Subsequently, a settlement was founded a couple of kilometres along the Orinoco. They called it Esmeralda. It is not the original settlement, which is still lost. Nor is it wholly not an iteration of the original settlement. It exists at a slight dislocation. A drift along a vector. 

But then, all settlements drift. Isolated communities which seek to stay true to their metropolitan centre, or to some ideal of cultural tradition and stability, always fail to do so. 

Take hymn-singing. Communal singing is a way of retaining a certain decorum in the face of the encroaching sands of the world. But it, too, is subject to drift.

In a 1981 article, Nicholas Temperley described a style of hymn singing which has been observed and reported on in isolated communities over the last few hundred years in Europe and North America, which he refers to as the ‘Old Style of Singing’ or the ‘Old Way’, and which he summarises thus: ‘In places where congregations are left to sing hymns without musical direction for long periods, a characteristic style of singing tends to develop. The tempo becomes extremely slow; the sense of rhythm is weakened; extraneous pitches appear, sometimes coinciding with those of the hymn tune, sometimes inserted between them; the total effect may be dissonant.’

Wesley Berg, working with Mennonite congregations in Western Canada, confirmed this by direct observation. Congregational singing tends to drag, as less confident singers hang back to allow the more able to find the correct note; not everyone will hit the same note at the same time; the more confident musicians might insert passing notes between the trickier intervals, particularly as things slow down, or might freely ornament a note as they wait for their brethren to catch them up on it; certain gestures, or tics, or inflections, will catch on; diatonic tunes will slide back into more comfortable modes; familiar chunks of chorale will be spliced into the less familiar; patterns of ornamentation become loosely formalised and sometimes codified (although in general we are talking about oral transmission), so that, for example, any movement from the fifth to the sixth degree of the scale will be ornamented in such-and-such a way. And so on.

Practitioners of the Old Way, the oole wies, were adamant, when interviewed, that nothing had changed. The songs they sang were note for note sung in the same way as they had been, generations since in the old country. But they were almost unrecognisable. 

In the same way, Bruce Chatwin’s aborigines, singing the world into existence along their continent-weaving songlines, were determined that they were only preserving and repeating what had always been, even as witchetty grub dreamings and honey ant dreamings were replaced by Toyota Land Cruiser dreamings and, in the mining Kimberleys, money dreamings. 

There are points of resistance to the drift, of course. There is such a thing as musical notation. There are stones in the sand.

However, as with Esmeralda, and as with Sandwick Bay where Pict and Norse and medieval farmhouses and crofts followed the tiny Iron Age settlement, people returned to the settlement at Broo.

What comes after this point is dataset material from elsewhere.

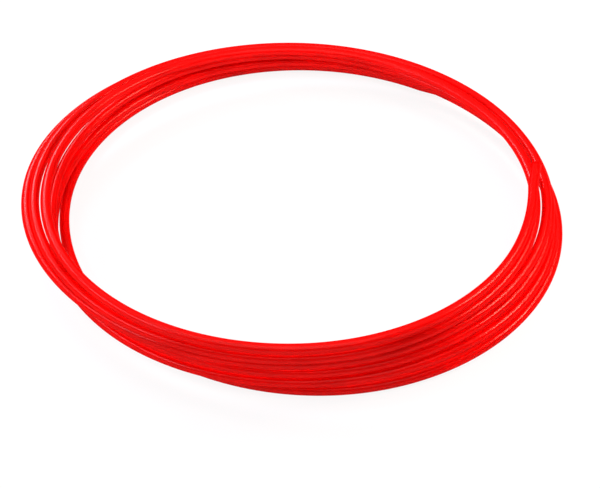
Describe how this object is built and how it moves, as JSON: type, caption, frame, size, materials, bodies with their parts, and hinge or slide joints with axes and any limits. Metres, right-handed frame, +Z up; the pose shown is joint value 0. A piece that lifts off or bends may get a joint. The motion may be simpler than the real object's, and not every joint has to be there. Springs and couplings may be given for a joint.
{
  "type": "coiled air hose",
  "caption": "Smooth round pneumatic tube laid down in a loose coil, with two plain square-cut ends for push-in fittings.",
  "frame": {"origin": "on the floor, under the middle of the coil's outline", "axes": "+Z up out of the floor; +X towards the side where the turns climb and the upper cut end lies; +Y towards the back of the coil, where the lower cut end lies under the pile on the right"},
  "size_m": [0.5346, 0.5366, 0.0852],
  "materials": {
    "red_polyurethane": "gloss, slightly soft"
  },
  "bodies": {
    "root": {"coil": "red_polyurethane", "upper_end": "red_polyurethane", "lower_end": "red_polyurethane"}
  },
  "joints": []
}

It seems that at some point following the disappearance of the village, someone excavated what had once been an outhouse, and repurposed it as a burrowed out living space. The inhabitant would have been surrounded by sand down there, would have had to clamber out of their sandy hole with ladders, look over the Arabian windscape of Shetland, and just somehow get on. But they would have also been rooted and oriented and enabled by the buried stones. For a time.

Some philosophers have argued that places retain a memory of themselves; the stones under the sand will in a sense want to be turned again to settlement, at some level. The place has a sort of agency in the matrix of human-inhuman interactions. What remains, no matter how fragmentary, will create a grain and a pattern in our world.

And if it is in the nature of settlement that matter—people, animals, stone or wood in various arrangements—passes through it, like rope through a knot, or like wood and iron or indeed Theseus through the ship of Theseus; then the reverse is also true: the idea of settlement ghosts through the stones which remain, the stones subtly vibrant, not inert, humming with a sort of remembered, drifting song, muffled under the sand.